On the other hand, the crowds that follow Jesus are from all over the areas that Jesus has taught. They are likely dressed differently based on the areas they are from. There are likely all sorts of differences between them. They are united in their desire to follow Jesus, but they are still unique.

And then there is the miracle. Five loaves of bread and two fish somehow become enough food to feed thousands with more left over than they started with. As Paul points out, this is “far beyond all that we could ask or imagine.” The disciples obviously had no concept of how all these people could be fed. Philip can think of only the cost of feeding all of these people. Even six month’s wages wouldn’t feed all of these people. Andrew points out the tiny bit of food that is available, but what good is that in the face of so much need. 

Far beyond what we could ask or imagine.

But I want to stretch your understanding a little. You see, that is not the end of the quote from Ephesians. God does far more than expected “by his power at work within us.” What if we include this part of the line in our understanding of what happened in the feeding miracle?

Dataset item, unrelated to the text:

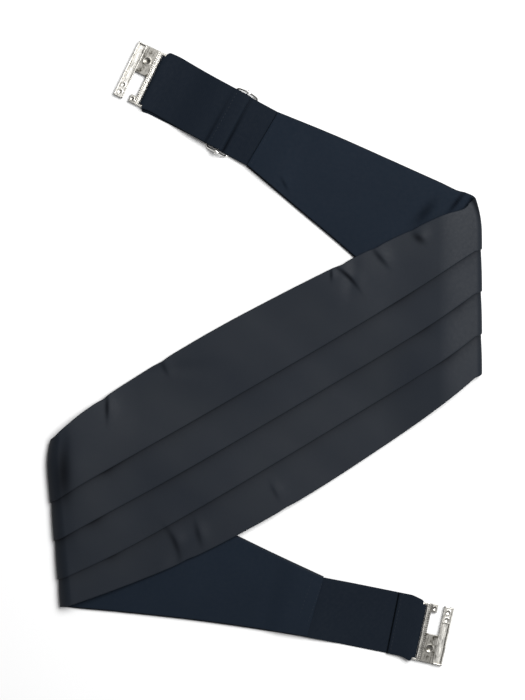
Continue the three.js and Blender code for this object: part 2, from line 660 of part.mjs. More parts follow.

I heard another pastor talk about it this way one time. First we must consider that this crowd set out from their homes to follow Jesus. It is unlikely that they set out unprepared. Most of them would have come with their own food from home, carried in whatever belongings they had with them. What if the miracle is not that the baskets came around and everyone was able to pull what they needed from them, but instead, when the baskets came around each person said to themselves, “I have a little extra here that I brought with me; I’ll just add this to the basket for someone else that might need it”? How does this stretch our understanding of the story? Does imagining the story taking place in this way make it any less of a miracle? No. All were still fed because of the five loaves and two fish. All were still fed with plenty left over to feed others. 

But it does highlight our need for relationship with one another. Perhaps not everyone had resources to bring with them. Perhaps there were those in the crowd who would have gone hungry without the food that was shared. And yet, no one went hungry. All were able to eat their fill. Jesus made an example of sharing, and so the crowd followed his teaching.

“By [God’s] power at work within us.”

In spite of, or perhaps because of, the differences between us, we are brought into relationship with one another. Our relationships acknowledge the differences between us. We learn from one another, share with one another. We may be united in one body, but we also carry our uniqueness with us. And through the relationships we share, we find that we all have enough with even more leftover to support the world around us.

“Glory to God, who is able to do far beyond all that we could ask or imagine by his power at work within us.”